> **Do this**
Reproduce the entries shown below only from the line with "Continue the FreeCAD" down to the line with "EDGE_FROM, EDGE_TO = PLATE_RADIUS", keeping both end lines and copying each one exactly.

> **Information shown**
□ □ □ □ □ □ □
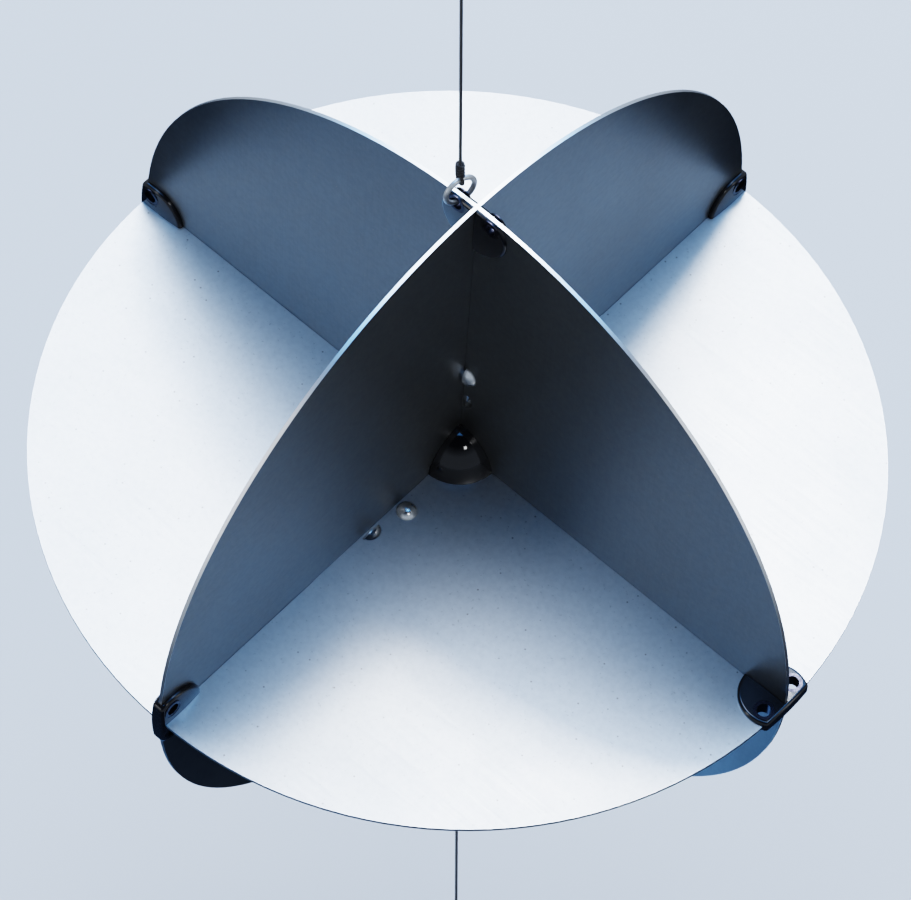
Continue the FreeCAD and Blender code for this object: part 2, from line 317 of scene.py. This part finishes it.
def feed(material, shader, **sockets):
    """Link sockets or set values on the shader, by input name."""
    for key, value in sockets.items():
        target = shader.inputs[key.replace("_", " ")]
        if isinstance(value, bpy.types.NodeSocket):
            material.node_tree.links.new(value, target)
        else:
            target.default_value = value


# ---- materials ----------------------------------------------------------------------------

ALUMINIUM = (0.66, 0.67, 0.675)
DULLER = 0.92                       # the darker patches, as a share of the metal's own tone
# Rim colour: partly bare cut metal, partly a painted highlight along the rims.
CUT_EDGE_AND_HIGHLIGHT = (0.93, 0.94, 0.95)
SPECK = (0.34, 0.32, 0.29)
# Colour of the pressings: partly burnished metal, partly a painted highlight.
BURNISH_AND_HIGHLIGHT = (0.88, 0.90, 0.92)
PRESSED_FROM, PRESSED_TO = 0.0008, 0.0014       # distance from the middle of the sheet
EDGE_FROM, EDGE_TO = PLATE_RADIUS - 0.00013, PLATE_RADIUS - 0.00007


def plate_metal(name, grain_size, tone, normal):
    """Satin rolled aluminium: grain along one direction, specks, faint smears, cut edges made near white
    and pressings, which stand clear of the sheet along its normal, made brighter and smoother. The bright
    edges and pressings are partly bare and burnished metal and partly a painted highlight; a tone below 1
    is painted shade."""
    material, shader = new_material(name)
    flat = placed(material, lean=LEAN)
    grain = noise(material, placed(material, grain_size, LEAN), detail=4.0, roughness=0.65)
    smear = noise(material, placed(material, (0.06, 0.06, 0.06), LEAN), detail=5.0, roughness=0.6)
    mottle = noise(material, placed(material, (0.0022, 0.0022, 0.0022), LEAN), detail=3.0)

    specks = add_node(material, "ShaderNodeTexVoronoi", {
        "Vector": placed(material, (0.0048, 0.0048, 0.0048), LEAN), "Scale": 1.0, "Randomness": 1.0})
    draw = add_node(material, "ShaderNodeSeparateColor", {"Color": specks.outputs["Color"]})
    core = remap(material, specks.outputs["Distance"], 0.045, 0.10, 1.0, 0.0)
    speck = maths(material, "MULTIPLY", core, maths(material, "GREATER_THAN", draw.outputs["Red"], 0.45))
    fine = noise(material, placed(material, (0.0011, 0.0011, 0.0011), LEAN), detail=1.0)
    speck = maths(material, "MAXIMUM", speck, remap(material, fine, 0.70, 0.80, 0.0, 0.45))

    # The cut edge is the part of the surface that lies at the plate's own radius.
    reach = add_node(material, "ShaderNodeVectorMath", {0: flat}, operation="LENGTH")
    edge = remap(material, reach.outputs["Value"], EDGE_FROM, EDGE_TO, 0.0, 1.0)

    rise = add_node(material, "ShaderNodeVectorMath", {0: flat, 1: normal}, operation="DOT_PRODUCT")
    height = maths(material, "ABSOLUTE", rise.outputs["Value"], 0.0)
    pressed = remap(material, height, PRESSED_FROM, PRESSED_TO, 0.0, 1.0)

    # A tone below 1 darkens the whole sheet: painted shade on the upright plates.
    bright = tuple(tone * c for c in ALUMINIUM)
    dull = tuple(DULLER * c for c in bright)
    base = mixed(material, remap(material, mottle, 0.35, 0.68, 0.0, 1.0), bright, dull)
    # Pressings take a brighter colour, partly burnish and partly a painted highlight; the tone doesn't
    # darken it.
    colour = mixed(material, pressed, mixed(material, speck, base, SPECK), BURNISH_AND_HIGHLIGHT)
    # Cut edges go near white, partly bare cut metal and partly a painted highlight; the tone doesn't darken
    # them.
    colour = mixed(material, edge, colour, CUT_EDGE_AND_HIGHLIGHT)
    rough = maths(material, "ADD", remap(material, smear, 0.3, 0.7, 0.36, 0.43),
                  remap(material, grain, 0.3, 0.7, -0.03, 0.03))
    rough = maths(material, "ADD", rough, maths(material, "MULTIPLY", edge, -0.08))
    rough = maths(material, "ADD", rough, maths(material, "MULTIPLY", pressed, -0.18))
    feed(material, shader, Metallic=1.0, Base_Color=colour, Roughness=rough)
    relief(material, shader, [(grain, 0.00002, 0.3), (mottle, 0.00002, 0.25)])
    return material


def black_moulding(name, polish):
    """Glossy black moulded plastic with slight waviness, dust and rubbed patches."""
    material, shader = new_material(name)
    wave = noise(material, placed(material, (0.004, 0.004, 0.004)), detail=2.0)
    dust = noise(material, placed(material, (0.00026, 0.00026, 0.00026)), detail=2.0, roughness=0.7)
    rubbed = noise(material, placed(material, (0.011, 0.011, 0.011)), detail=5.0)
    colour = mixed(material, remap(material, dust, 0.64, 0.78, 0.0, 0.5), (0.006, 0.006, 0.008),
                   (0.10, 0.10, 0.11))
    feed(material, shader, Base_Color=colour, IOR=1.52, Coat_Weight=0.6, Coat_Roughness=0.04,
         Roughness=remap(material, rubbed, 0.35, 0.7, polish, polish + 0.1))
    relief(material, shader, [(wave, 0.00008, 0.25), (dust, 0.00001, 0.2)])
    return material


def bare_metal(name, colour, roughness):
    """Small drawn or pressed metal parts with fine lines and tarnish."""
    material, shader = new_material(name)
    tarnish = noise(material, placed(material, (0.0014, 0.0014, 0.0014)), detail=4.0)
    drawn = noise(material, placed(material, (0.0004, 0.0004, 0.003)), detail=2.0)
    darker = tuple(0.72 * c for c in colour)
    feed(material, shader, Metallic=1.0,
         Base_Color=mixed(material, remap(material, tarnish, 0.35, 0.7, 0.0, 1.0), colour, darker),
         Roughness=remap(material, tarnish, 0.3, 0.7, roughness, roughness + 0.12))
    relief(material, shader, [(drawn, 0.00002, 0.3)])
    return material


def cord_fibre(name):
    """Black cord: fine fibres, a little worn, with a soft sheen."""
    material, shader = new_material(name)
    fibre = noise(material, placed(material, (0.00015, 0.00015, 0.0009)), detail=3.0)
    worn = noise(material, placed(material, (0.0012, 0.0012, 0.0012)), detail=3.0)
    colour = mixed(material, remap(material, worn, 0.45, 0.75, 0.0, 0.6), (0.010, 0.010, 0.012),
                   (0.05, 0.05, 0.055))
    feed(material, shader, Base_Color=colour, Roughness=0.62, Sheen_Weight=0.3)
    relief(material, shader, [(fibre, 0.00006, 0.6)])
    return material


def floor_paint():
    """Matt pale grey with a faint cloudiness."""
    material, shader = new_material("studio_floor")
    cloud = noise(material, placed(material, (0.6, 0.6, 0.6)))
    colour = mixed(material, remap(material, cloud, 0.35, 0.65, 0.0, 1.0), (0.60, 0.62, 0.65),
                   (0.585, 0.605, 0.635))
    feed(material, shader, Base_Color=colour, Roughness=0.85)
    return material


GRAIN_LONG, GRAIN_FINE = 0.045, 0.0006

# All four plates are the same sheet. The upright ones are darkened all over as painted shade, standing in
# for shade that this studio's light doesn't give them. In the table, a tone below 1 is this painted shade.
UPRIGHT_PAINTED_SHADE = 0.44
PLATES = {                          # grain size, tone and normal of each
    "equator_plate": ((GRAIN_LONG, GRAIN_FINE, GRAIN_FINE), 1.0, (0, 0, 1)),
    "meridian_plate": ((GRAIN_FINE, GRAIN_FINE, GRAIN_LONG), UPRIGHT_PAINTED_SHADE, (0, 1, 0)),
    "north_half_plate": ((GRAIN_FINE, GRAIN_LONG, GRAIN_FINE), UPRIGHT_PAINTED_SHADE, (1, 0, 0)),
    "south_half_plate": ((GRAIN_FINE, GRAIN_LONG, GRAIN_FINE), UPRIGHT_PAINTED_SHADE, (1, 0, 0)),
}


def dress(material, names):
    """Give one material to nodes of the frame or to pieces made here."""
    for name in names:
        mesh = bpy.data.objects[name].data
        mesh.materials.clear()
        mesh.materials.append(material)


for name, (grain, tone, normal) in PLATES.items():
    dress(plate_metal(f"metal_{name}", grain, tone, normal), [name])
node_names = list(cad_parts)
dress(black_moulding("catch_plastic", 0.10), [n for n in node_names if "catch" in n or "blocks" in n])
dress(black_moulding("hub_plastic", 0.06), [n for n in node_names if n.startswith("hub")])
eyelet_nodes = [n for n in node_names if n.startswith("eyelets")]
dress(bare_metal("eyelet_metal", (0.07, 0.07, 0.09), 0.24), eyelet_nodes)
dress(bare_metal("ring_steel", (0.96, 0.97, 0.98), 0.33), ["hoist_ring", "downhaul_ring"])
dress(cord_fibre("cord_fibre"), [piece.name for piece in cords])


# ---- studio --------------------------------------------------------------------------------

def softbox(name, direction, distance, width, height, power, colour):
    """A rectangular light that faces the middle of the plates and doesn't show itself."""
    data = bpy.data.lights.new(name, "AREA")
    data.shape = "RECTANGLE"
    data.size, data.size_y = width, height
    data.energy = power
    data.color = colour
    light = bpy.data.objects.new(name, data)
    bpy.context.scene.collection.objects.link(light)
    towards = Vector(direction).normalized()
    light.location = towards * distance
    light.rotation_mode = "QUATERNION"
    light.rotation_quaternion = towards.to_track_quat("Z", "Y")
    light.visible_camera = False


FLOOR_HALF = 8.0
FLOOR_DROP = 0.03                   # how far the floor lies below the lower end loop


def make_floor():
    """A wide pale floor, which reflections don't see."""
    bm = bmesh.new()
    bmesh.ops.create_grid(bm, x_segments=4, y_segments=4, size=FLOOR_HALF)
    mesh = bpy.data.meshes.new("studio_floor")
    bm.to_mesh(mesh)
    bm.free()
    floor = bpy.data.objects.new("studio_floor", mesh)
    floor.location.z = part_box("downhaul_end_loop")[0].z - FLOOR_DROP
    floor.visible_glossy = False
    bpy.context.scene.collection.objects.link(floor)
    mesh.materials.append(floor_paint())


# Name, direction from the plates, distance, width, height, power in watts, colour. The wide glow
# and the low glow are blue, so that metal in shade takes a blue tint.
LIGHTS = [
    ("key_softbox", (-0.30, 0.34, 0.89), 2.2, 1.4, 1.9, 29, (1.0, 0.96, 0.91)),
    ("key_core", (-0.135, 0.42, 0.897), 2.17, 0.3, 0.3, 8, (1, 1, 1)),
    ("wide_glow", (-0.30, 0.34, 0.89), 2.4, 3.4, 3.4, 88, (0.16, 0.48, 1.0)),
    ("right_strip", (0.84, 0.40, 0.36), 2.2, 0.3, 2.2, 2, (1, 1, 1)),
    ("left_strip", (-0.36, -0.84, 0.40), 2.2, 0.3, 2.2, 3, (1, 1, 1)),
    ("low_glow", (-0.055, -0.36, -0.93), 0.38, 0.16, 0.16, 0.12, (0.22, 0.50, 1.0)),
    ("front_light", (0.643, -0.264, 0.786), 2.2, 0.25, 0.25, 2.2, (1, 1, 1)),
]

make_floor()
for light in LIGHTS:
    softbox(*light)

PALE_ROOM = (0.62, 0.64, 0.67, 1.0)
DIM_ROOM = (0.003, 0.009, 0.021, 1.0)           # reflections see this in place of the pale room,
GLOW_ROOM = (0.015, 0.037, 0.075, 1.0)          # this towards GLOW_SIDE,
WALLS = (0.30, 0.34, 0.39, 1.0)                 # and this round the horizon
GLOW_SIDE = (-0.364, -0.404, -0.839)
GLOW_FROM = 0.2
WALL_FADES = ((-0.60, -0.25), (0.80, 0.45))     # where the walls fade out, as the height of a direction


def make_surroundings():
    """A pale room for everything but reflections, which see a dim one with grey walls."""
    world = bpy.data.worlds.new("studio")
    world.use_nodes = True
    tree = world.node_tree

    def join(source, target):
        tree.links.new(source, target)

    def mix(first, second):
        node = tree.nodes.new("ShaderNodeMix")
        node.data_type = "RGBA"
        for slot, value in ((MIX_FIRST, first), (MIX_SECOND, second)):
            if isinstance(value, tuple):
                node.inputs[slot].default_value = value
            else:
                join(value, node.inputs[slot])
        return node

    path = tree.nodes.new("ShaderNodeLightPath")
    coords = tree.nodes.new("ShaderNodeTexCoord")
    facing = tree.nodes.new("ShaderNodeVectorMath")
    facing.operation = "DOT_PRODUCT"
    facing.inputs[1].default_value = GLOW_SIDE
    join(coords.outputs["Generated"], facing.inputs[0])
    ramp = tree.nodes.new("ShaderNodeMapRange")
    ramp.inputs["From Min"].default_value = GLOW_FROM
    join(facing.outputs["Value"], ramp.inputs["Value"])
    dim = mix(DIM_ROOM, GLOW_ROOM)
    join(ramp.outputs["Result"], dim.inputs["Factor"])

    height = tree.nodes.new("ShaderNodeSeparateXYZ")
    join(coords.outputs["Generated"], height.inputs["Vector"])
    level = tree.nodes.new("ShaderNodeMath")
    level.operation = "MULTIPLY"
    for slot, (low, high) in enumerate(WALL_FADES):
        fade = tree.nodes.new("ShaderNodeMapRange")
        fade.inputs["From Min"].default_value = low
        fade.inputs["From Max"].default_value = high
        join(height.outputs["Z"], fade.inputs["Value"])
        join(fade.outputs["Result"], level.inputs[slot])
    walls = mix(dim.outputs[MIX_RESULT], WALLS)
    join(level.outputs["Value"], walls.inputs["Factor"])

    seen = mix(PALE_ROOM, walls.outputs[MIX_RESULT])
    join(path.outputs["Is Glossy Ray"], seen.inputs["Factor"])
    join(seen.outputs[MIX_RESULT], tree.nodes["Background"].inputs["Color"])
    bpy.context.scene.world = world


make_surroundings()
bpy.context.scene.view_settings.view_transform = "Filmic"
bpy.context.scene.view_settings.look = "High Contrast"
□ □ □ □ □ □ □
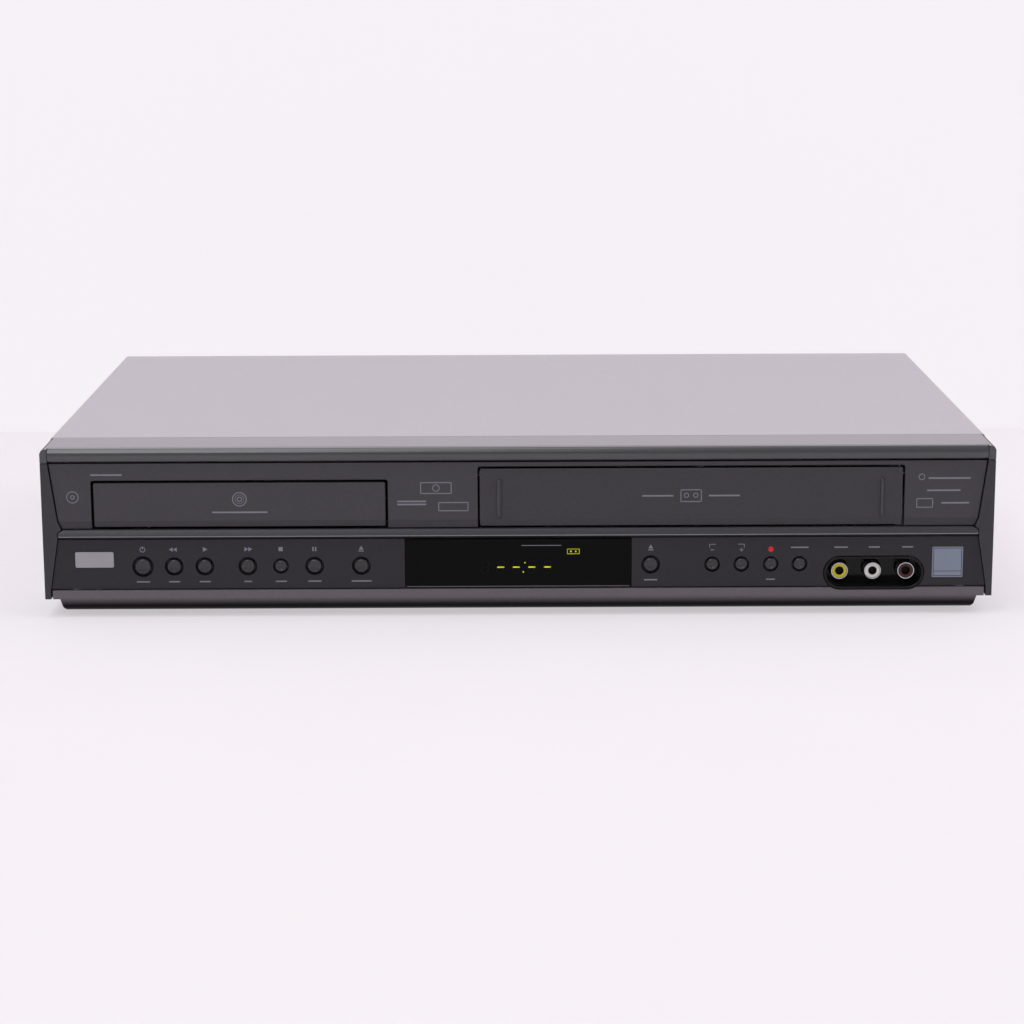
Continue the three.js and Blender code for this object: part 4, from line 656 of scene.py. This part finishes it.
□ □ □ □ □ □ □
> **Exercise solution**
Continue the FreeCAD and Blender code for this object: part 2, from line 317 of scene.py. This part finishes it.
def feed(material, shader, **sockets):
    """Link sockets or set values on the shader, by input name."""
    for key, value in sockets.items():
        target = shader.inputs[key.replace("_", " ")]
        if isinstance(value, bpy.types.NodeSocket):
            material.node_tree.links.new(value, target)
        else:
            target.default_value = value


# ---- materials ----------------------------------------------------------------------------

ALUMINIUM = (0.66, 0.67, 0.675)
DULLER = 0.92                       # the darker patches, as a share of the metal's own tone
# Rim colour: partly bare cut metal, partly a painted highlight along the rims.
CUT_EDGE_AND_HIGHLIGHT = (0.93, 0.94, 0.95)
SPECK = (0.34, 0.32, 0.29)
# Colour of the pressings: partly burnished metal, partly a painted highlight.
BURNISH_AND_HIGHLIGHT = (0.88, 0.90, 0.92)
PRESSED_FROM, PRESSED_TO = 0.0008, 0.0014       # distance from the middle of the sheet
EDGE_FROM, EDGE_TO = PLATE_RADIUS - 0.00013, PLATE_RADIUS - 0.00007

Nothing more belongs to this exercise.